Provided data -
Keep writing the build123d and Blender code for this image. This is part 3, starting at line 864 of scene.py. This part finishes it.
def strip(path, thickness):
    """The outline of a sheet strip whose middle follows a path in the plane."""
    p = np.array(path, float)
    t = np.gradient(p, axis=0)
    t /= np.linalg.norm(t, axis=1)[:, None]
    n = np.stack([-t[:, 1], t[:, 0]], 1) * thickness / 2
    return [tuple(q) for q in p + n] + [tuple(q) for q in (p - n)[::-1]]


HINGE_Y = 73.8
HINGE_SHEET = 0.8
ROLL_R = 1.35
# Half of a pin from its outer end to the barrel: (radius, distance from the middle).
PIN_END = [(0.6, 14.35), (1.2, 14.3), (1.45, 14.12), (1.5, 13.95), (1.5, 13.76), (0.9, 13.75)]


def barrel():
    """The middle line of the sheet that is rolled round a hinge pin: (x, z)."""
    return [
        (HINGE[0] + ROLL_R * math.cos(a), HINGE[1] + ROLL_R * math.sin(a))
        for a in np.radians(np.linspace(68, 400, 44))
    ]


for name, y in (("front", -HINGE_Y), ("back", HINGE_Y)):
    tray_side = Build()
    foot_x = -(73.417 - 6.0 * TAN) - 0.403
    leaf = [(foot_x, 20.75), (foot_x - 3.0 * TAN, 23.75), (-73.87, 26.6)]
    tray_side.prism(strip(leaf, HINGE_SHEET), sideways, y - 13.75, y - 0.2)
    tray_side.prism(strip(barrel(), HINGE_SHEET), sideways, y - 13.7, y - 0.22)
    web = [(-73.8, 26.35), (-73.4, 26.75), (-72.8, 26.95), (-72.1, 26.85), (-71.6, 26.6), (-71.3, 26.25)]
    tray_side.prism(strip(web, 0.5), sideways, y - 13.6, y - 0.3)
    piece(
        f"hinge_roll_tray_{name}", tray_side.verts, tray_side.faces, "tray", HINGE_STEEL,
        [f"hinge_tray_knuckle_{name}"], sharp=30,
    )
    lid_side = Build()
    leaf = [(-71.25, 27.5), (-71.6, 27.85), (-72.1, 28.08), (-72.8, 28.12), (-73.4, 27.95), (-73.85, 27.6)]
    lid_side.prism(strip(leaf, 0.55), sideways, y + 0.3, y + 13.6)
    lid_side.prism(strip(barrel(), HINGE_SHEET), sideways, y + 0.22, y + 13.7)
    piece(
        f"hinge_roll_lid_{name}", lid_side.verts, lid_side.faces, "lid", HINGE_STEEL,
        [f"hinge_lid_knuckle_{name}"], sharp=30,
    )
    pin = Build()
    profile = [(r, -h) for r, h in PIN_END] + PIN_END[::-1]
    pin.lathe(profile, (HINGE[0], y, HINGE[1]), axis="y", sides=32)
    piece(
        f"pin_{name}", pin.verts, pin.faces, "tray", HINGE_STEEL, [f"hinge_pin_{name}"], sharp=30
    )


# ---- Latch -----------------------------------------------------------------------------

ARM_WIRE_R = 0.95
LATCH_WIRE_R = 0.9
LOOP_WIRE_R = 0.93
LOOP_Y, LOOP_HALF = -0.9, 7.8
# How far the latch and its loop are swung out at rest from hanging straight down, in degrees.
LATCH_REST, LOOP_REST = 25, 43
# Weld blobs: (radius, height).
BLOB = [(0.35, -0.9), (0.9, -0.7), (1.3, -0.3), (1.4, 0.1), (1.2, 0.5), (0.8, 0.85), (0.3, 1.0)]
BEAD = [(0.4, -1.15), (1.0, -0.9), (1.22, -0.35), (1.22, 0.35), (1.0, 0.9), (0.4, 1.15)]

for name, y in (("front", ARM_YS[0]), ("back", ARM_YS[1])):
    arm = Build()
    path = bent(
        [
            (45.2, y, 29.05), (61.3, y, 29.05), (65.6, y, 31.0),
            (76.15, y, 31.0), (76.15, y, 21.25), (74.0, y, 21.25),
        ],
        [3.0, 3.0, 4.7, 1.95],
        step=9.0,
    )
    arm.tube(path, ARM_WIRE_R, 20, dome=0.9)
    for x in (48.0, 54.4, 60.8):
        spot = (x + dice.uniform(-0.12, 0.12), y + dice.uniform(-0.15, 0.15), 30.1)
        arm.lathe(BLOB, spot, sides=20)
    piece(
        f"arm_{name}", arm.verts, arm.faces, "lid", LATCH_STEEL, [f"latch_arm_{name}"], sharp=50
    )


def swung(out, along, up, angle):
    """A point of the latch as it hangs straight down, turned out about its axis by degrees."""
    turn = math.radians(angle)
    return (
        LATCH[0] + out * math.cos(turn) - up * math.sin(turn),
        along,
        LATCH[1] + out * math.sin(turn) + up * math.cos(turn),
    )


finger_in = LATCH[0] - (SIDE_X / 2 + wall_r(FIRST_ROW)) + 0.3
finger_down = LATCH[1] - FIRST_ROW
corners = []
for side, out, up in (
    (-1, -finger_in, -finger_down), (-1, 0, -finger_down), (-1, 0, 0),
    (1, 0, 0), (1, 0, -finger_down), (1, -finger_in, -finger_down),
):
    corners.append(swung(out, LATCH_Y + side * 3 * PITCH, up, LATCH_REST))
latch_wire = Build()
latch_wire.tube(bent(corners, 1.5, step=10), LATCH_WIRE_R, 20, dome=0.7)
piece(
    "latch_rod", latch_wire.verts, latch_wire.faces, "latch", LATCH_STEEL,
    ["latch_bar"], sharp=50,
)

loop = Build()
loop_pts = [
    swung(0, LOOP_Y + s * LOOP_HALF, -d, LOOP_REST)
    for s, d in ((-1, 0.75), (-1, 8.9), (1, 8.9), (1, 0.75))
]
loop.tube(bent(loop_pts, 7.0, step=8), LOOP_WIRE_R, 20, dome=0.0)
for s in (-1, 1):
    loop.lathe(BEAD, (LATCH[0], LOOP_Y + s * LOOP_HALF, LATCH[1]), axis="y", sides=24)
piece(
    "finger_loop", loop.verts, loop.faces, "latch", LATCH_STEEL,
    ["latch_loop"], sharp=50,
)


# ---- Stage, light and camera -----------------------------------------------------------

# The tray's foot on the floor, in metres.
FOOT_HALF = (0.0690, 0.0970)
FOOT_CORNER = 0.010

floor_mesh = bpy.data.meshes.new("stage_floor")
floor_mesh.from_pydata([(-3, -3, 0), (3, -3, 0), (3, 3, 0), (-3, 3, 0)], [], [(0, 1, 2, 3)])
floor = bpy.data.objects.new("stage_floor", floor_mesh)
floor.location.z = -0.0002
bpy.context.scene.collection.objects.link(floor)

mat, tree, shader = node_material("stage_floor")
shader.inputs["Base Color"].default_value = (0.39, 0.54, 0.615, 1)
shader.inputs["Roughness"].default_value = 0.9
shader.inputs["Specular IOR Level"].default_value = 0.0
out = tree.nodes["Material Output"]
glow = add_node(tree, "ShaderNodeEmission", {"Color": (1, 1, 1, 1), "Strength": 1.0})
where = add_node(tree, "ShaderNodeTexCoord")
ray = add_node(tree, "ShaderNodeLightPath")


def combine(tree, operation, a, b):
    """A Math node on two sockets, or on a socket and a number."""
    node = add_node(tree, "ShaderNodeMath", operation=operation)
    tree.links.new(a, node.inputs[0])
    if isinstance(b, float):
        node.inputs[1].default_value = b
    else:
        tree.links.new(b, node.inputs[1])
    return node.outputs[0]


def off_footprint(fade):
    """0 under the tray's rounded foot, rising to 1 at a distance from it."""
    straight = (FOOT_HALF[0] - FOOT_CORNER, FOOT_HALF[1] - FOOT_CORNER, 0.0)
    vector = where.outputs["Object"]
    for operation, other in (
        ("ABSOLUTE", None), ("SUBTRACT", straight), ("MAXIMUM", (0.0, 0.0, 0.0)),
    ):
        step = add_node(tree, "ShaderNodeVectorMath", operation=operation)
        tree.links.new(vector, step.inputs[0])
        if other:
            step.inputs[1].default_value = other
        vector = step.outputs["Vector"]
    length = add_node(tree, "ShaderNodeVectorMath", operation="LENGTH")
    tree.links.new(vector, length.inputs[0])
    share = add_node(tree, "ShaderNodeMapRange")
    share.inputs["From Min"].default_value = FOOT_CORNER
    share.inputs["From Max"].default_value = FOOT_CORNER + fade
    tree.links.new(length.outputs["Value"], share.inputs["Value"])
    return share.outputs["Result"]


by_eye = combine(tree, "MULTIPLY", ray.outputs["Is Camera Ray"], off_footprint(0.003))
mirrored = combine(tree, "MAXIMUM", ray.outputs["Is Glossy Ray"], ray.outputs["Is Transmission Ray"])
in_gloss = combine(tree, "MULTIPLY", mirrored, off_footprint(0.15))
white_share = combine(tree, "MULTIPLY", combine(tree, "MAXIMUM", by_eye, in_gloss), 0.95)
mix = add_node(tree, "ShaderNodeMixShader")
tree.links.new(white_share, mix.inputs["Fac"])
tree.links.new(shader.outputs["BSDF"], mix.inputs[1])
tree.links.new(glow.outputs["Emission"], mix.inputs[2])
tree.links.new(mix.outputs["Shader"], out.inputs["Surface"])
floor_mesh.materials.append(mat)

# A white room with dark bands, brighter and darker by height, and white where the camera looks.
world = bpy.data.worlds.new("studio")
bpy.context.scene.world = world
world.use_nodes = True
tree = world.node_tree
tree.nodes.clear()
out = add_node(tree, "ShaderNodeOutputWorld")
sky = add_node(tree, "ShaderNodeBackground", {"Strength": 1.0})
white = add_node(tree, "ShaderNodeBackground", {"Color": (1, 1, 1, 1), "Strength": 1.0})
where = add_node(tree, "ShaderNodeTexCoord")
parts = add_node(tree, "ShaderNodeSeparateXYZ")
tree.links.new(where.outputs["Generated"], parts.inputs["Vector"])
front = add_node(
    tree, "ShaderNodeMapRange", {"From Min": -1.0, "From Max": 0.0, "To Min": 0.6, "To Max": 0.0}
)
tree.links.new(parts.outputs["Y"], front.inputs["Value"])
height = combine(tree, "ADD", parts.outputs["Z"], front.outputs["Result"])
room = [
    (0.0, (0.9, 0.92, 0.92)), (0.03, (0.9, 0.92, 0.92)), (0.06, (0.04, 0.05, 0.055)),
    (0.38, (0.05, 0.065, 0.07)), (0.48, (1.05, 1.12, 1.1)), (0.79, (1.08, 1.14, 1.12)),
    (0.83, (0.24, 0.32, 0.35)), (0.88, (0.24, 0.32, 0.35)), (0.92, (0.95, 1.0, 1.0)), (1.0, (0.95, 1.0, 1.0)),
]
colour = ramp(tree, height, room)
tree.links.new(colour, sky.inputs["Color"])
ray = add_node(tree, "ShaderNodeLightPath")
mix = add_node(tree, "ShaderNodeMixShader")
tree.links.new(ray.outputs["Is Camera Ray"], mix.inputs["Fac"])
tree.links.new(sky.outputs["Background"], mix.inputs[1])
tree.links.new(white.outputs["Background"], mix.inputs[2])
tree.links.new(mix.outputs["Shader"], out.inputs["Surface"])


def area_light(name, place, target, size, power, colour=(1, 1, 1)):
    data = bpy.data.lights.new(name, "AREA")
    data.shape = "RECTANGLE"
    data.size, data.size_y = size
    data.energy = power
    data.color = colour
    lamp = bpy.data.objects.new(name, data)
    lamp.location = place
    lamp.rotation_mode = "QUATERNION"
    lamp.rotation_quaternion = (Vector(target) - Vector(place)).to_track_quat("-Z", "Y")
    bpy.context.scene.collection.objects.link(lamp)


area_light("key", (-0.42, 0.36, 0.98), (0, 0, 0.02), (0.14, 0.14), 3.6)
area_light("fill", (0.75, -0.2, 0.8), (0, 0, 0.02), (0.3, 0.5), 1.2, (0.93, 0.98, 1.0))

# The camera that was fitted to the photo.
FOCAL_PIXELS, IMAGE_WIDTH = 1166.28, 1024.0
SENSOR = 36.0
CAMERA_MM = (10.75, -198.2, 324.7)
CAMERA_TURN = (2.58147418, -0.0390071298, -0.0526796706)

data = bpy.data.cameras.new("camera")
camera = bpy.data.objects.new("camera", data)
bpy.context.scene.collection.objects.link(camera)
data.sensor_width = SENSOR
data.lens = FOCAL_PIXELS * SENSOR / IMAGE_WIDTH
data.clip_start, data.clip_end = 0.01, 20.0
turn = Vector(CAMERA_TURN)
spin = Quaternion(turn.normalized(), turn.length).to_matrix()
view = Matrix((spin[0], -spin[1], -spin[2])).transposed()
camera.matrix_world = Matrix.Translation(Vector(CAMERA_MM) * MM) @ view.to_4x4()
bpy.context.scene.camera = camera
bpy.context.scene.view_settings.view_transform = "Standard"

...

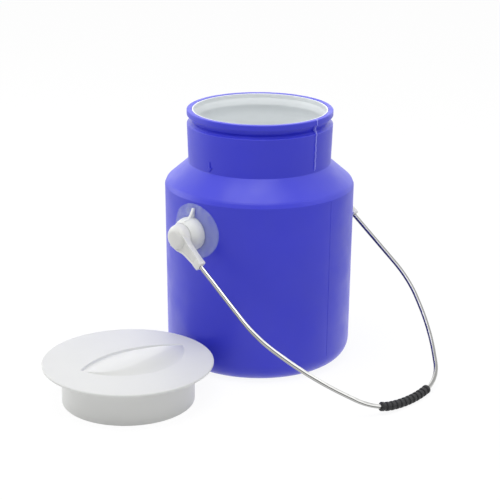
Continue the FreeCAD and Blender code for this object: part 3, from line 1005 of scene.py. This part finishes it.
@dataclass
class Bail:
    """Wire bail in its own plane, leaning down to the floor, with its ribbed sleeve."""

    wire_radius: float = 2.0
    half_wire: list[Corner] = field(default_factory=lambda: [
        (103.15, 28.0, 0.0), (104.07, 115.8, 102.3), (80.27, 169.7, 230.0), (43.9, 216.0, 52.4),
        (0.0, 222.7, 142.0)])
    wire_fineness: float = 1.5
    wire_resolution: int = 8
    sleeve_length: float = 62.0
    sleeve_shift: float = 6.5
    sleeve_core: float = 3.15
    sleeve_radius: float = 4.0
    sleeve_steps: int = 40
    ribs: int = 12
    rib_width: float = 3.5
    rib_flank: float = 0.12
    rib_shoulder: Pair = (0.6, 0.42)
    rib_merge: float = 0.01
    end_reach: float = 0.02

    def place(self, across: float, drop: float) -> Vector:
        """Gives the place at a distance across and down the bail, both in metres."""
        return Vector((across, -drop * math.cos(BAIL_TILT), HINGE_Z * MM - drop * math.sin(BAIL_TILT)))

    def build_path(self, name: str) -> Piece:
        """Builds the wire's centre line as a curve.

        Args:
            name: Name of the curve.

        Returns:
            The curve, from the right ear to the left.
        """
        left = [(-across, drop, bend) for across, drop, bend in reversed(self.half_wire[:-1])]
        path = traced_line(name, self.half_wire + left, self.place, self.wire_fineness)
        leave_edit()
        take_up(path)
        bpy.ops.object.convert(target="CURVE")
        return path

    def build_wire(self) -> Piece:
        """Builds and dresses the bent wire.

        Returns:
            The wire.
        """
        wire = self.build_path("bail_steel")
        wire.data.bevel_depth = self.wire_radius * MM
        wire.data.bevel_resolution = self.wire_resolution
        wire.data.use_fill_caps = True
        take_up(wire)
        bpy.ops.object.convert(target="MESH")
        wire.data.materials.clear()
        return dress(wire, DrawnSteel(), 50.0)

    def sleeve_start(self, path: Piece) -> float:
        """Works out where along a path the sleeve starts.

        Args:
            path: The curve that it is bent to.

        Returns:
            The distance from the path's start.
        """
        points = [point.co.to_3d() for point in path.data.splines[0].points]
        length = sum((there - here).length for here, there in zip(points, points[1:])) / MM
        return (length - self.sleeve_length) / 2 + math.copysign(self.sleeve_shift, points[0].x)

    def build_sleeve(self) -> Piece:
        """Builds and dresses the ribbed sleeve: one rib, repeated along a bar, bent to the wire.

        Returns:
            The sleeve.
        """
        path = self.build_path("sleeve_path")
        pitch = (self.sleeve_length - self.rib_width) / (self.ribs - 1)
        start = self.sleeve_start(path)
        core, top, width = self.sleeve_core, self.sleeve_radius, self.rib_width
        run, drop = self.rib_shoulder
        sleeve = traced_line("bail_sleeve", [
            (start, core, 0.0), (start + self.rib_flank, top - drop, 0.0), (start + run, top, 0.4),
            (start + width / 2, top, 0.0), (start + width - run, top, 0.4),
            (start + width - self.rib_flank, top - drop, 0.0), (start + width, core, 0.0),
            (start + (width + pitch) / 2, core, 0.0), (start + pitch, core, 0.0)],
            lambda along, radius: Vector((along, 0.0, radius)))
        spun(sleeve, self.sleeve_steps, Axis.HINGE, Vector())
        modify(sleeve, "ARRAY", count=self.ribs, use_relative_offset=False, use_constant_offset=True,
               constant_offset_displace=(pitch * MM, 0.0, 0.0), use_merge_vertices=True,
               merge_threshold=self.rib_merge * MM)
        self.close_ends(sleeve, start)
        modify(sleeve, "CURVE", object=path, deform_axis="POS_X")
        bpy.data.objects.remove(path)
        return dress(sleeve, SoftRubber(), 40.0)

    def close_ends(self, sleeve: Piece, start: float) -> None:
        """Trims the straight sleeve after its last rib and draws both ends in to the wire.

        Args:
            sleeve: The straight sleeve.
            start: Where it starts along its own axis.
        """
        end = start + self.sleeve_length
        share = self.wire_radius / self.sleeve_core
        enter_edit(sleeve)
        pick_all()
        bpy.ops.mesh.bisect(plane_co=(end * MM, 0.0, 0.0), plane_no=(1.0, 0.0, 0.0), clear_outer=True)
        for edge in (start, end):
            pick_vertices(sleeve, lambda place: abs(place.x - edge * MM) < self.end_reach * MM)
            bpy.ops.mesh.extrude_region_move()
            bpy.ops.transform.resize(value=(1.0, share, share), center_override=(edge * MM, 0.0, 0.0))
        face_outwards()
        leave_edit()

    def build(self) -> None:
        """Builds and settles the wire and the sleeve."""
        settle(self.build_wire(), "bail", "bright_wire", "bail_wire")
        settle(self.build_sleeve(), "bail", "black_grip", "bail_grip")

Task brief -
Report only the number of lines in the data above that contain "This".

Exercise solution -
2